Misty pre-dawn ride to Brussels in the camionette/fulgonetta/van, hips pressed close on the bench seat’s chilly upholstery and the ubiquitous lingering of cigarettes past.  Still streets of brick buildings with the rare, one or two, pedestrian looking confused at the solitude of Halloween’s non-event here.  A red devil mannequin sat on a bench, with a sign around his neck declaring the Halloween party sold-out, his plastic face wet with dew.

It was All Soul’s Day, November 2, and Brussels was waking up a little later than usual on this bureaucrat-inclusive holiday.  We passed a bus stop with a man sitting inexplicably and smoking in the paltry shelter of the plastic panel and pulled up to the curb opposite the small plaza where the daily market happens.

It was just after 5:00 AM, the trucks of flea market rubble had not yet arrived, so time for a drink in the café.  Green tea for myself and Katrien, coffee for the others at our table, beer for everyone else in the room.  The proprietor was a mountain of a man, with pockets the size of backpacks on the expansive backside of his jeans under a blue T-shirt with a dark ring of sweat around the neck and spreading from the arm pits; we were bundled in jackets, scarves, and gloves, he was a caloric wonderhouse.  His sweat’s domain grew as he served occasional beers.  I drank my tea and tried not to think about salt.

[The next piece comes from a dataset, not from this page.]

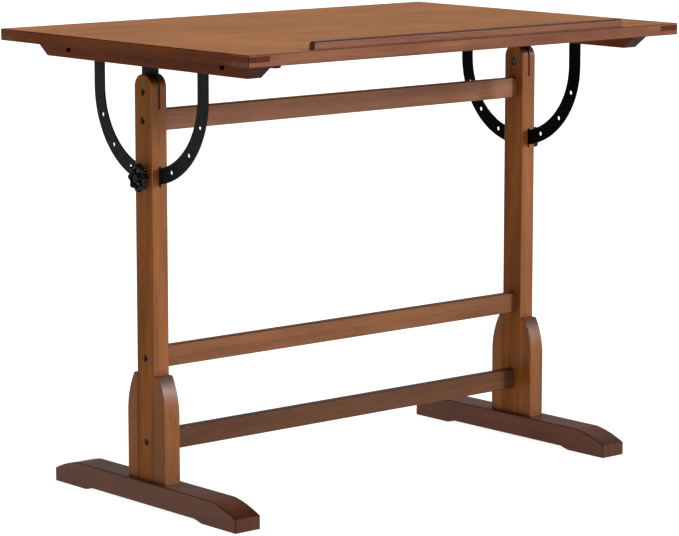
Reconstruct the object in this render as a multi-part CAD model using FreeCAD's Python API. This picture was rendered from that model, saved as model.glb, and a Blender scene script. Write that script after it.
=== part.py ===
"""Drafting table with a tilting top, a slide-up pencil ledge and two lock screws.

Millimetres. Origin on the floor under the centre of the level tabletop, +X to the right,
+Y to the back, +Z up. The top tilts about the X axis through the two pivot bolts. Legs and
steel are built for the right and mirrored for the left. Each batten lies to the left of its
arc, so battens and their screws are built for the left and copied to the right. The cleats
lie on the inner side of the steel on the left and of the batten on the right.
"""
import FreeCAD
import Part
import math
import os

Vector = FreeCAD.Vector
AXIS_X = Vector(1, 0, 0)
AXIS_Y = Vector(0, 1, 0)
AXIS_Z = Vector(0, 0, 1)

# Tabletop board: a core panel inside a solid edging
top_wide = 914.0
top_deep = 640.0
top_thick = 19.0
table_high = 740.0
edge_wide = 41.0
edge_round = 1.6
glue_gap = 0.05
groove_deep = 8.0
groove_thick = 6.0
bridle_thick = 8.5
bridle_drop = 3.0

# Pencil ledge, raised at rest, dropping into a pocket in the front edging
ledge_long = 660.0
ledge_thick = 12.0
ledge_high = 17.0
ledge_show = 13.2
ledge_drop = 12.0
ledge_wall = 3.0
ledge_slack = 0.3
ledge_corner = 6.0
ledge_groove_high = 1.8
ledge_groove_deep = 1.4
ledge_pin_thick = 5.0
ledge_pin_spread = 440.0
ledge_pin_grip = 8.0
ledge_pin_reach = 15.0
run_gap = 0.05

# Posts, set in from the ends of the top
post_inset = 57.5
post_thick = 29.5
post_wide = 44.8
post_forward = 5.0
post_over_pivot = 28.0
post_top_round = 20.0
pivot_drop = 81.5
wood_ease = 1.6

# Steel arcs and pivot plates that carry the top
plate_thick = 3.0
plate_wide = 40.0
plate_up = 0.82
arc_radius = 133.0
arc_wide = 25.0
arc_hole_thick = 7.5
arc_hole_step = 23.3
arc_hole_each_side = 3
slot_slack = 0.3
slot_drill = 0.6
pivot_slot_under = 3.5

# Battens, cleats and their screws under the top
batten_wide = 28.0
batten_high = 20.5
batten_front_gap = 13.0
batten_back_gap = 64.0
batten_bevel = 27.0
cleat_wide = 12.0
cleat_high = 5.0
cleat_gap = 1.0
screw_thick = 4.0
screw_head_thick = 8.0
screw_head_high = 2.4
long_screw_bite = 12.0
long_screw_places = (-250.0, -75.0, 65.0, 195.0)
long_screw_inset = 10.0
pocket_places = (-221.5, 171.5)
pocket_drop = 6.5
pocket_tilt = 25.0
pocket_deep = 8.0
pocket_thick = 9.0
pocket_stretch = 3.0
pocket_screw_long = 14.0
bracket_screw_long = 16.0
bracket_screw_half_gap = 7.0
plate_screw_half_gap = 12.0
cleat_screw_thick = 3.0
cleat_screw_bite = 7.0
cleat_screw_places = (-230.0, -40.0, 150.0)

# Feet and the cheeks that flank each post
foot_wide = 49.0
foot_long = 473.6
foot_high = 40.3
foot_end_high = 21.5
foot_flat_half = 175.0
foot_bulge = 2.6
foot_relief = 4.5
foot_relief_half = 134.0
foot_relief_slope = 18.0
cheek_top = 211.5
cheek_shoulder = 9.0
cheek_half = 49.0
cheek_turn = 148.0
cheek_bulge = 4.3

# Rails between the posts
rail_thick = 16.0
rail_high = 34.0
top_rail_level = 613.8
middle_rail_level = 237.5
bottom_rail_level = 102.3
top_rail_back = 1.5

# Bolts, barrel nuts, dowels and inserts of the frame
bolt_thick = 6.0
bolt_slack = 0.2
bolt_head_thick = 10.0
bolt_head_high = 5.5
bolt_socket = 5.0
bolt_socket_deep = 3.0
counterbore_slack = 0.5
counterbore_deep = 7.0
rail_bolt_bite = 40.0
barrel_thick = 10.0
barrel_long = 14.0
barrel_from_end = 33.0
dowel_thick = 8.0
dowel_half_long = 12.0
dowel_half_gap = 10.5
nut_flats = 10.0
nut_high = 5.0
nut_recess = 6.0
foot_bolt_place = 34.0
foot_bolt_bite = 15.0
foot_head_thick = 12.0
foot_insert_thick = 10.0
foot_insert_high = 14.0
post_dowel_thick = 10.0
post_dowel_half_long = 24.0
post_dowel_place = 11.0
cheek_dowel_levels = (78.0, 172.0)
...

At no visible signal or glance at a watch our table stood up in lax military precision and headed out into the plaza where the first trucks were belching broken plates, warped records, and tarnished faucets onto the cobblestones.  The Regulars were already flitting between piles, flashlights in hand flicking around piles as they grew, impatience and the lust for Their Deal driving them sometimes to climb right up into the truck itself, wending between the unloaders talking at each other in rapid Arabic.

Most sellers also spoke French, and could probably understand Dutch, but Arabic was their comfortable language.  I shudder at the thought of the bitterness that must have sat rancid in this place as the traditionalists gave way to the new crowd.  The wailing and trills of Al Manar Radio’s mijwiz, qanun, and durbakke replacing traditional Belgian music; did you know the saxophone was invented in Belgium?

I cannot imagine the transition from Raymond van het Groenewoud to Mohammed Abdel Wahab went without rancor in this somehow simultaneously impressively multi-cultural and tragically prejudiced country.

We wound from pile to pile, Katrien catching Flea Market Fever’s irrational fear of losing a deal to someone else and flitting off authentically while I meandered about, taking pictures and trying without success to detect if doing so was pissing anyone off.  I  37% suspect it was.

Three hours later I was tired and the sun finally lightened the sky in the brief gap of time between one pile of clutter and the next, and Katrien had bought a retro, red, two levelled table-thingy that we are now deciding whether to put next to the sofa or the fridge.  As a frequent partaker of hot cups of tea, I favour the sofa.

We witnessed the clientele shift with the day’s arrival, the wreckage aficionados disappearing like vampires who would never make Twilight casting were replaced by dog walkers and idlers who picked through disinterestedly.

We clambered back into the van, pulled up to load our driver’s purchases, a sliding-front podium-desk-thing, a 10 euro table that can hopefully be trimmed and revarnished to resell for 50, and a baby seat for the new niece, then headed home.

A nap, a trip to the high-tech gym, and a casual birthday party for Katrien’s sister rounded out the day and I went to bed happy, eyes ready to close, tongue reminiscing of good wine, and muscles adequately loose-tired from the rowing machine.